9. Backwards Compatibility

  • Optional and Backward-Compatible: The --hotsync feature is optional, meaning nodes that prefer the traditional synchronization method can continue using it without disruption.

10. CDN Overload and Hosting Costs

  • Load Balancing and Mirroring: Use load balancing and mirroring to distribute the demand for database dumps across multiple servers and regions. This will prevent CDN overload and ensure consistent performance.
  • Monitoring Usage: Implement monitoring and alerting to track dump access rates and performance. This ensures that the hosting infrastructure can handle peak traffic and usage patterns efficiently.

Benefits of --hotsync

  • Reduced Sync Times: Synchronizing from the latest validated dump allows new nodes to quickly catch up with the network.
  • Improved Reliability: Validated database dumps ensure that nodes sync from a consistent and accurate state.
  • Flexibility and Scalability: The feature simplifies the deployment of new nodes in large-scale networks.
  • Network Resilience: With robust error handling and retry logic, nodes can recover from network issues quickly.

Summary

Implementing the --hotsync feature involves several key modifications to the Concordium Node project. By introducing validated, hourly database dumps, the network can achieve faster, more efficient node synchronization. Addressing potential security, scalability, and performance concerns through proper risk mitigation will ensure this feature delivers both reliability and flexibility to the Concordium network.

I am sharing the 4 conceptual files in a zip here:

I would like to invite the community and tech and science teams to give feedback or to open a discussion on specific points to identify any overlooked aspects.

For any additional questions or further clarification, please do not hesitate to reach out.

1 Like

Summary of File Changes for Implementing the --hotsync Feature

Below is a breakdown of the main file modifications, as shared on the google drive link, to implement the --hotsync feature, which will significantly reduce node sync times by allowing nodes to download and sync from the latest database dump:


1. Start Script (start.sh):

  • Purpose: Manages node startup and handles the --hotsync flag.
  • Key Changes:
    • Added logic to check for the --hotsync flag.
    • If the --hotsync flag is present, the node downloads and syncs from the latest database dump via the HOTSYNC_URL.
    • Default fallback to the standard sync method if the flag is not provided.
  • Proposed Improvement:
    • Logging: Add detailed logs to track whether the --hotsync feature is triggered or if the standard sync process is used. This will help monitor and debug the process.
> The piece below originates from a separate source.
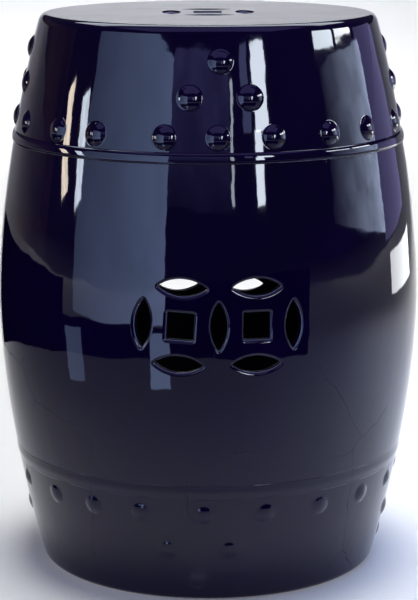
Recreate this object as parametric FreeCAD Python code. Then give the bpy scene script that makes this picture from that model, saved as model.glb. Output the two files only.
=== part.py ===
import FreeCAD
import Part
import math
import os

# A ceramic garden stool: a hollow barrel of glazed stoneware, luted together from thrown
# sections, pierced with coins, bound with two strings of clay and set with domed studs.
# Sizes are in millimetres. +Z is up, the foot stands on Z = 0 and one double coin faces -Y.

# The barrel's outline
stool_height = 457.0
belly_height = 222.0
belly_radius = 174.5
foot_radius = 139.4
seat_radius = 137.0
barrel_power = 1.73
outline_step = 28.0

# Walls and the laps where one section is luted to the next
wall_thickness = 9.0
lap_height = 5.0
slip_film = 0.2
foot_ring_height = 14.0
foot_ring_width = 17.0
foot_edge_radius = 7.5
foot_inner_edge_radius = 3.0
lower_seam_height = 96.0
upper_seam_drop = 98.3

# The seat disc, which laps into the shoulder like a lid
seat_thickness = 11.0
seat_rim_radius = 6.5
seat_spigot_depth = 4.0
seat_spigot_width = 7.0

# Strings of clay over the two outer seams
upper_band_height = 9.0
upper_band_rise = 1.8
lower_band_height = 7.0
lower_band_rise = 1.5
band_edge = 0.5

# Coils of clay pressed over the seams inside
seam_coil_height = 12.0
seam_coil_rise = 4.0
seat_coil_leg = 8.0

# The coin piercings
coin_square = 21.5
coin_lens_length = 39.0
coin_lens_width = 13.5
coin_lens_radius = 30.0
front_coins_rise = 9.5
back_coins_rise = 5.0
back_coins_turn = 176.5
left_coin_tilt = 3.0
right_coin_tilt = 0.5

# Studs, as base radius and rise above the wall
upper_stud_radius = 9.0
upper_stud_rise = 3.8
lower_stud_radius = 8.0
lower_stud_rise = 3.0

# Rows of studs, measured from the string beside them, and the triangles beyond each row
upper_row_gap = 15.3
upper_pair_step = 29.5
upper_apex_step = 27.0
lower_row_gap = 19.0
lower_pair_step = 31.3
lower_apex_step = 27.0

# Hand-set angles in degrees, from the front towards +X: one half turn of each row, which
# the other half repeats, and each triangle's pair and apex
upper_row_angles = (-51.0, -36.0, -15.0, 0.0, 16.0, 34.0, 50.0, 70.0, 90.0, 109.0)
lower_row_angles = (-54.0, -38.0, -22.5, -4.0, 14.0, 31.5, 49.0, 67.0, 86.0, 106.0)
upper_pair_angles = (-8.0, 9.5)
upper_apex_angle = 1.0
lower_pair_angles = (-15.0, 3.5)
lower_apex_angle = -6.0
triangle_turns = {"front": 0.0, "right": 90.0, "back": 180.0, "left": 270.0}

full_turn = 360.0
half_turn = 180.0
cutter_margin = 20.0
edge_tolerance = 0.05

upper_seam_height = stool_height - upper_seam_drop
shoulder_top = stool_height - seat_thickness
origin = FreeCAD.Vector(0, 0, 0)
up = FreeCAD.Vector(0, 0, 1)


def barrel_radius(height):
    """Radius of the barrel's outside at a height above the floor."""
    if height < belly_height:
        span = belly_height
        end_radius = foot_radius
    else:
        span = stool_height - belly_height
        end_radius = seat_radius
    share = abs(height - belly_height) / span
    return belly_radius - (belly_radius - end_radius) * share ** barrel_power


def inner_radius(height):
    """Radius of the barrel's inside at a height above the floor."""
    return barrel_radius(height) - wall_thickness


def lap_radius(height):
    """Radius of the face where one section laps inside the next, half way through the wall."""
    return barrel_radius(height) - wall_thickness / 2


def point(radius, height):
    """A point of a turned section."""
    return FreeCAD.Vector(radius, 0, height)


def outline(start, end, inset):
    """The barrel's curve between two heights, moved inwards by an inset."""
    steps = max(2, round(abs(end - start) / outline_step))
    heights = [start + (end - start) * i / steps for i in range(steps + 1)]
    curve = Part.BSplineCurve()
    curve.interpolate([point(barrel_radius(height) - inset, height) for height in heights])
    return curve.toShape()


def lines(*points):
    """Straight edges through points in order."""
    return [Part.makeLine(a, b) for a, b in zip(points, points[1:])]


def turned(edges):
    """A closed section turned right round the stool's axis."""
    return Part.Face(Part.Wire(edges)).revolve(origin, up, full_turn)


def lap_top(seam):
    """Edges over a section's upper end: a ledge, then a tongue that rises inside the next section."""
    return lines(
        point(barrel_radius(seam), seam),
        point(lap_radius(seam), seam),
        point(lap_radius(seam + lap_height), seam + lap_height),
        point(inner_radius(seam + lap_height), seam + lap_height),
    )


def lap_bottom(seam):
    """Edges under a section's lower end: a rebate that takes the tongue of the one below."""
    return lines(
        point(inner_radius(seam + lap_height), seam + lap_height),
        point(lap_radius(seam + lap_height) + slip_film, seam + lap_height),
        point(lap_radius(seam) + slip_film, seam),
        point(barrel_radius(seam), seam),
    )


def edges_at(solid, height, nearest_radius):
    """The circular edge at a height whose radius is nearest to the one given."""
    level = [e for e in solid.Edges if isinstance(e.Curve, Part.Circle)
             and abs(e.Curve.Center.z - height) < edge_tolerance]
    return [min(level, key=lambda e: abs(e.Curve.Radius - nearest_radius))]


def foot_ring():
    """The thick ring of clay that the stool stands on."""
    ring_inner = foot_radius - foot_ring_width
    edges = [outline(0, foot_ring_height, 0)]
    edges += lap_top(foot_ring_height)
    edges += lines(
        point(inner_radius(foot_ring_height + lap_height), foot_ring_height + lap_height),
        point(ring_inner, foot_ring_height),
        point(ring_inner, 0),
        point(foot_radius, 0),
    )
    ring = turned(edges)
    ring = ring.makeFillet(foot_edge_radius, edges_at(ring, 0, foot_radius))
    return ring.makeFillet(foot_inner_edge_radius, edges_at(ring, 0, ring_inner))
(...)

2. Database Exporter Publish Script (database-exporter-publish.sh):

  • Purpose: Handles the export of the database dump, validation, checksum generation, and uploading the dump to S3. It also invalidates the CloudFront cache to ensure the latest dump is delivered.
  • Key Changes:
    • Automates the export of the database, validates it, generates a checksum, and uploads both the dump and checksum to S3.
    • Includes logic to retry the export and validation process in case of failure.
    • Triggers CloudFront cache invalidation to make sure the latest dump is accessible.
  • Proposed Improvement:
    • Detailed Error Logs: Add logs to track each step of the export and validation process, such as when checksum generation happens or retries are triggered. This will provide transparency and help identify failures early.
    • Decentralized File Storage: Consider adding support for decentralized file storage platforms like IPFS or Filecoin to reduce reliance on centralized services like AWS S3. This would align with the principles of decentralization in the blockchain community and offer a more resilient, distributed storage solution.

3. Build Script (build.sh):

  • Purpose: Automates the setup of the database exporter, including creating necessary directories, configuration files, and systemd service timers.
  • Key Changes:
    • Sets up the database-exporter service, ensuring automated hourly exports of the blockchain state.
    • Configures systemd to run the exporter at regular intervals and ensures it has the required S3 and CloudFront details.
  • Proposed Improvement:
    • Post-Install Logging: Add logs during the post-installation phase, particularly for configuring the S3 bucket and CloudFront details. This will allow quick verification of the setup.
    • Support for Decentralized Storage: Include configurations for decentralized file storage (IPFS, Filecoin) to offer users an alternative to traditional cloud storage platforms. This would further align the --hotsync feature with the decentralized ethos of blockchain technology.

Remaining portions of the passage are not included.